(begin)

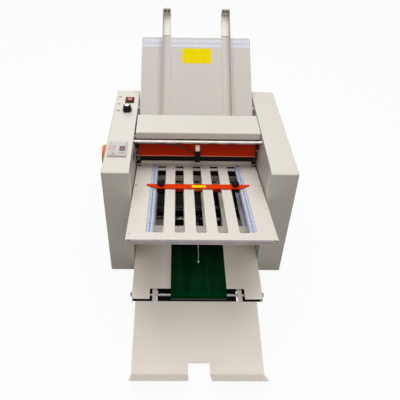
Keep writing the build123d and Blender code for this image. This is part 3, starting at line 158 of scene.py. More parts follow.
def across_frame(origin: Sequence[float], flip: bool = False) -> Matrix:
    """Return a frame whose Z lies across the machine.

    Args:
        origin: Its origin in millimetres.
        flip: Whether Z points to the left and not to the right.

    Returns:
        The frame, in metres.
    """
    turn = Vector((1.0, 0.0, 0.0)).to_track_quat("Z", "Y").to_matrix().to_4x4()
    if flip:
        turn = turn @ turned(180.0, "X")
    return Matrix.Translation([value * MM for value in origin]) @ turn


# Shader graphs


def put(node: bpy.types.Node, **values: object) -> None:
    """Set a node's sockets by name, with spaces for underscores."""
    for key, value in values.items():
        node.inputs[key.replace("_", " ")].default_value = value


def shade(colour: Colour, factor: float = 1.0) -> tuple[float, float, float, float]:
    """Return a colour made lighter or darker, with its alpha."""
    return tuple(min(1.0, channel * factor) for channel in colour) + (1.0,)


class Graph:
    """Small helper that builds one material's nodes."""

    def __init__(self, name: str) -> None:
        """Start an empty material with its shader and output.

        Args:
            name: The material's name.
        """
        self.material = bpy.data.materials.new(name)
        self.material.use_nodes = True
        self.tree = self.material.node_tree
        self.tree.nodes.clear()
        self.output = self.add("ShaderNodeOutputMaterial")
        self.shader = self.add("ShaderNodeBsdfPrincipled")
        self.place = self.add("ShaderNodeTexCoord").outputs["Object"]
        self.link(self.shader.outputs[0], self.output.inputs["Surface"])

    def add(self, kind: str, **settings: object) -> bpy.types.Node:
        """Add a node and set its properties.

        Args:
            kind: Blender's name of its type.
            **settings: Its properties by name.

        Returns:
            The node.
        """
        node = self.tree.nodes.new(kind)
        for key, value in settings.items():
            setattr(node, key, value)
        return node

    def link(self, source: Socket, target: Socket) -> None:
        """Join two sockets."""
        self.tree.links.new(source, target)

    def feed(self, value: object, target: Socket) -> None:
        """Put a number on a socket, or link another socket to it.

        Args:
            value: The number, colour or socket.
            target: The socket that takes it.
        """
        if isinstance(value, Socket):
            self.link(value, target)
        else:
            target.default_value = value

    def surface(self, **values: object) -> None:
        """Feed the shader's sockets by name, with spaces for underscores."""
        for key, value in values.items():
            self.feed(value, self.shader.inputs[key.replace("_", " ")])

    def noise(self, grain: Grain | Stretch) -> Socket:
        """Add a noise that sits in the piece.

        Args:
            grain: Which noise.

        Returns:
            Its factor.
        """
        node = self.add("ShaderNodeTexNoise")
        vector = self.place
        if isinstance(grain, Grain):
            scale, detail, rough = grain.value
            put(node, Scale=scale, Detail=detail, Roughness=rough)
        else:
            scale, detail = grain.value
            put(node, Scale=1.0, Detail=detail)
            mapping = self.add("ShaderNodeMapping")
            put(mapping, Scale=scale)
            self.link(vector, mapping.inputs["Vector"])
            vector = mapping.outputs[0]
        self.link(vector, node.inputs["Vector"])
        return node.outputs["Fac"]

    def math(self, operation: str, first: object, second: object = 0.0) -> Socket:
        """Add one sum.

        Args:
            operation: Blender's name of the sum.
            first: Its first number or socket.
            second: Its second one.

        Returns:
            Its result.
        """
        node = self.add("ShaderNodeMath", operation=operation)
        self.feed(first, node.inputs[0])
        self.feed(second, node.inputs[1])
        return node.outputs[0]

    def span(self, value: Socket, levels: Pair, result: Pair = (0.0, 1.0)) -> Socket:
        """Map one range onto another, clamped.

        Args:
            value: What is mapped.
            levels: Where it starts and ends.
            result: What it gives there.

        Returns:
            The mapped value.
        """
        node = self.add("ShaderNodeMapRange")
        self.link(value, node.inputs["Value"])
        put(node, From_Min=levels[0], From_Max=levels[1], To_Min=result[0], To_Max=result[1])
        return node.outputs[0]

    def blend(self, factor: Socket, first: object, second: object) -> Socket:
        """Mix two colours by a factor.

        Args:
            factor: Share of the second colour.
            first: A colour, or a socket that gives one.
            second: The same.

        Returns:
            The mixed colour.
        """
        node = self.add("ShaderNodeMix", data_type="RGBA")
        self.link(factor, node.inputs["Factor"])
        self.feed(first, node.inputs["A"])
        self.feed(second, node.inputs["B"])
        return node.outputs["Result"]

    def parts(self) -> tuple[Socket, ...]:
        """Return the three numbers of the place in the piece, in metres."""
        node = self.add("ShaderNodeSeparateXYZ")
        self.link(self.place, node.inputs[0])
        return tuple(node.outputs)

    def past(self, value: Socket, limit: float) -> Socket:
        """Return one where a value lies past a limit given in millimetres."""
        return self.math("GREATER_THAN", value, limit * MM)

    def bump(self, height: Socket, depth: float, soft_edge: float) -> None:
        """Roughen the surface, and round its edges to the eye.

        Args:
            height: The height factor.
            depth: Depth of the relief in millimetres.
            soft_edge: Radius of the rounded edges in millimetres.
        """
        node = self.add("ShaderNodeBump")
        put(node, Strength=1.0, Distance=depth * MM)
        self.link(height, node.inputs["Height"])
        edge = self.add("ShaderNodeBevel", samples=4)
        put(edge, Radius=soft_edge * MM)
        self.link(edge.outputs[0], node.inputs["Normal"])
        self.link(node.outputs[0], self.shader.inputs["Normal"])


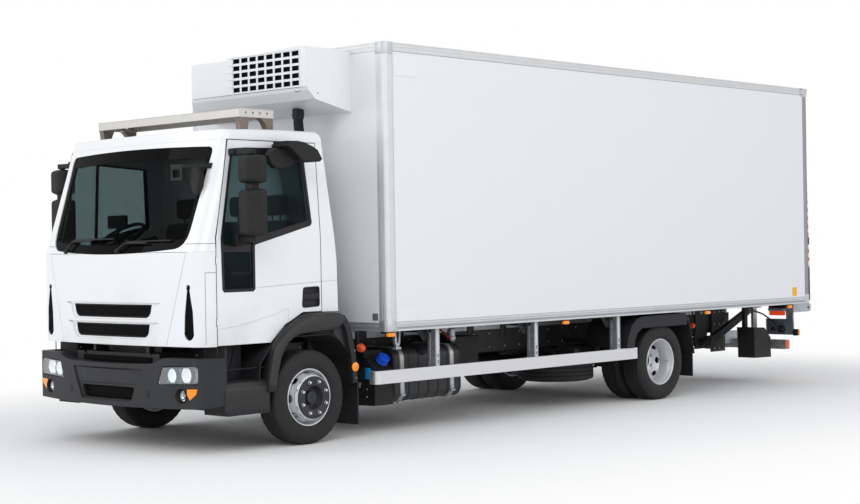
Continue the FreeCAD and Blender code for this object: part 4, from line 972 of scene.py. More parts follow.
    def both_sides(self) -> Mould:
        """Adds the mirror image of everything so far on the other side of the truck."""
        twin = bmesh.ops.duplicate(self.mesh, geom=[*self.mesh.verts, *self.mesh.edges,
                                                    *self.mesh.faces])
        verts = [item for item in twin["geom"] if isinstance(item, bmesh.types.BMVert)]
        faces = [item for item in twin["geom"] if isinstance(item, bmesh.types.BMFace)]
        bmesh.ops.scale(self.mesh, vec=(-1, 1, 1), verts=verts)
        bmesh.ops.reverse_faces(self.mesh, faces=faces)
        return self

    def piece(self, name: str, finish: Finish, body: str, slot: str, thickness: float = 0.0,
              smooth: float = 35.0) -> bpy.types.Object:
        """Makes the object.

        Args:
            name: the piece's name.
            finish: its finish.
            body: the body that it rides on.
            slot: the name of a material slot, which is not used.
            thickness: for an open surface, the thickness to give it inwards.
            smooth: edges sharper than this angle in degrees stay sharp.

        Returns:
            The object.
        """
        bmesh.ops.recalc_face_normals(self.mesh, faces=self.mesh.faces)
        bmesh.ops.translate(self.mesh, verts=self.mesh.verts, vec=(0, FRONT_AXLE_Y, 0))
        mesh = bpy.data.meshes.new(name)
        self.mesh.to_mesh(mesh)
        self.mesh.free()
        mesh.materials.append(finish.material())
        mesh.shade_smooth()
        mesh.set_sharp_from_angle(angle=math.radians(smooth))
        obj = bpy.data.objects.new(name, mesh)
        bpy.context.scene.collection.objects.link(obj)
        if thickness:
            wall = obj.modifiers.new("wall", "SOLIDIFY")
            wall.thickness = thickness
            wall.offset = 0.0
        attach(obj, body)
        LOG.info("%s: %d faces on %s", name, len(mesh.polygons), body)
        return obj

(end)

TO BE DONE
Quote verbatim the opening lines of the listing above, ending with the line where "helper that builds" appears; include both endpoints and nothing more.

OUTPUT OF THE EXERCISE
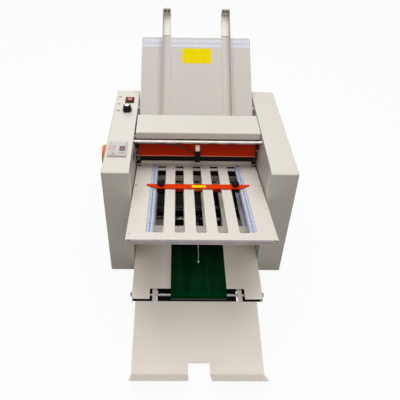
Keep writing the build123d and Blender code for this image. This is part 3, starting at line 158 of scene.py. More parts follow.
def across_frame(origin: Sequence[float], flip: bool = False) -> Matrix:
    """Return a frame whose Z lies across the machine.

    Args:
        origin: Its origin in millimetres.
        flip: Whether Z points to the left and not to the right.

    Returns:
        The frame, in metres.
    """
    turn = Vector((1.0, 0.0, 0.0)).to_track_quat("Z", "Y").to_matrix().to_4x4()
    if flip:
        turn = turn @ turned(180.0, "X")
    return Matrix.Translation([value * MM for value in origin]) @ turn


# Shader graphs


def put(node: bpy.types.Node, **values: object) -> None:
    """Set a node's sockets by name, with spaces for underscores."""
    for key, value in values.items():
        node.inputs[key.replace("_", " ")].default_value = value


def shade(colour: Colour, factor: float = 1.0) -> tuple[float, float, float, float]:
    """Return a colour made lighter or darker, with its alpha."""
    return tuple(min(1.0, channel * factor) for channel in colour) + (1.0,)


class Graph:
    """Small helper that builds one material's nodes."""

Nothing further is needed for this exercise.